春的气息随着眼前的暖阳渐渐地浓了,万物复苏,一派欣欣然的样子。用柳绿花红、鸟语花香、草长莺飞来形容她,都难掩其逊色。无论何时走出家门,那温润的空气、叽喳的鸟鸣、抹抹的新绿以及点点的花蕾,都异常地惹人眼,沁人心!

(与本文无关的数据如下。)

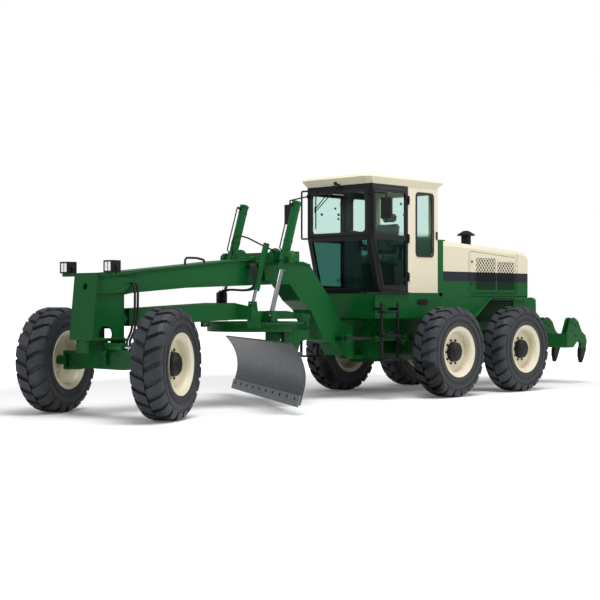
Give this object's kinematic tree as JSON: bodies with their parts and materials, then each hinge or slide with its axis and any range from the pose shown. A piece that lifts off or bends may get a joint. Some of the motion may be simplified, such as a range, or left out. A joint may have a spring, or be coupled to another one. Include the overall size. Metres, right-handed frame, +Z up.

柳是诗人最青睐的对象,她除了有婀娜的娇姿,盈盈的身段,还兼有唤春身份,“绿柳才黄半未匀”“万条垂下绿丝绦”。丝丝柳条流水一般从树冠垂下,一条搀挽另一条,轻轻地飘荡。鹅黄色的新芽,若刚孵化出小鸭张开的嘴,也从枝条顶向下依依附着!那句“未若柳絮因风起”从晋流至今日,不知在这春光中叙说了多少美谈?此刻柳絮未起,靠在河堤栏杆上远观,柳条、柳枝、柳芽像是画家用水彩重描了一般,棕色的枝躯水汪汪的,绿色的芽淡淡地跳跃。让人瞥一眼就能深深地记住。
“桃之夭夭,灼灼其华”,桃花也算是春天里的一景!她从不在意自己的出处,山野里就能开出一沟一坡,成千上万朵粉红色的花,像一抹红云轻轻地降落人间,常引来无数蜜蜂嗡嗡地采蜜,繁荣之样岂是一个“闹”能概括的!她也能在公园里独放,在万紫千红的百媚中丰腴地绽开!传说桃花的神是晚唐的皮日休,他的一句“有艳外之艳,华中之华,众木不得,融为桃花”,将其美艳、尚品之态端庄地展示了出来。崔护又在“桃花依旧笑春风”里抒发了自己的失意,我想那位桃花女肯定身材修长、步态轻盈、使人一见如沐春风吧!要不怎能惹得翩翩少年365天后又寻来此院。
樱桃花之美,也不输谁!李绅言“开花占得春光早,雪缀云装万萼轻”,刘禹锡又说“樱桃千万枝,照耀如雪天。王孙宴其下,隔水疑神仙。”樱桃花在春天开得也早,往往在正月底,就能一树一景了。蓬松的身姿,里里外外、深深浅浅地覆满雪白的小花,清香平静地袅娜在空寂的四野,不自觉的蜂、蝶闻味而来,在她花间翩翩翻飞。樱桃在农村较多,试想:上有宝蓝的天空,下有瓦房红砖,四有矮兰野草,其情其景简直似一副精致的画。她的花期很短,四五天后便只剩些枝末梢头了。坐在花下谈天说地、享受春光,那花瓣会在你不经意间片片零落,头发上、衣肩上朵朵点缀,又使人感受到梨花带雨的情调。倘若要把她比作人,应该是那些身有担当,干事迅疾又不失小资的一类吧。
迎春花,光看名字就知道她与春天也来往数年了!她的踪迹遍布很广,城堤边、河沟边、房前院后都有,一束束、一团团的黄花开得那样臃肿,那样静默!像极了朴素的正享受阳光的老人。细长的条自然地垂下来,散落在泥土上,掺杂在草丛里,与众生为伍,不露一丝嫌弃,这正是她惯看岁月后的归真。
枯草还未腐掉也巴望着这个多姿多彩的季节,在几场牛毛样的春雨下,草芽冒出了脑袋,一点点地织成了一片片,渲染了盎然,补充了春绿!诗人白居易赋予草“野火烧不尽,春风吹又生”的精神境界,成为历来赞美他的标杆。不过,正因为有了脚下这些不知名的草,才遮住了枯黄的土块。他虽没有花的色彩、香味,却衬托着它们。他也是离土壤最近的一种植物,是地球表面最多的一种植物,生活在底层却不卑不亢地依着时节,安静而又自得其乐地生长,他又是数以万计的老父亲形象。
走进二月初的早春里,被自然润泽,无论你是一抬眼一吸鼻一抚弄,还是一散步一玩赏,都是舒畅的惬意的生活。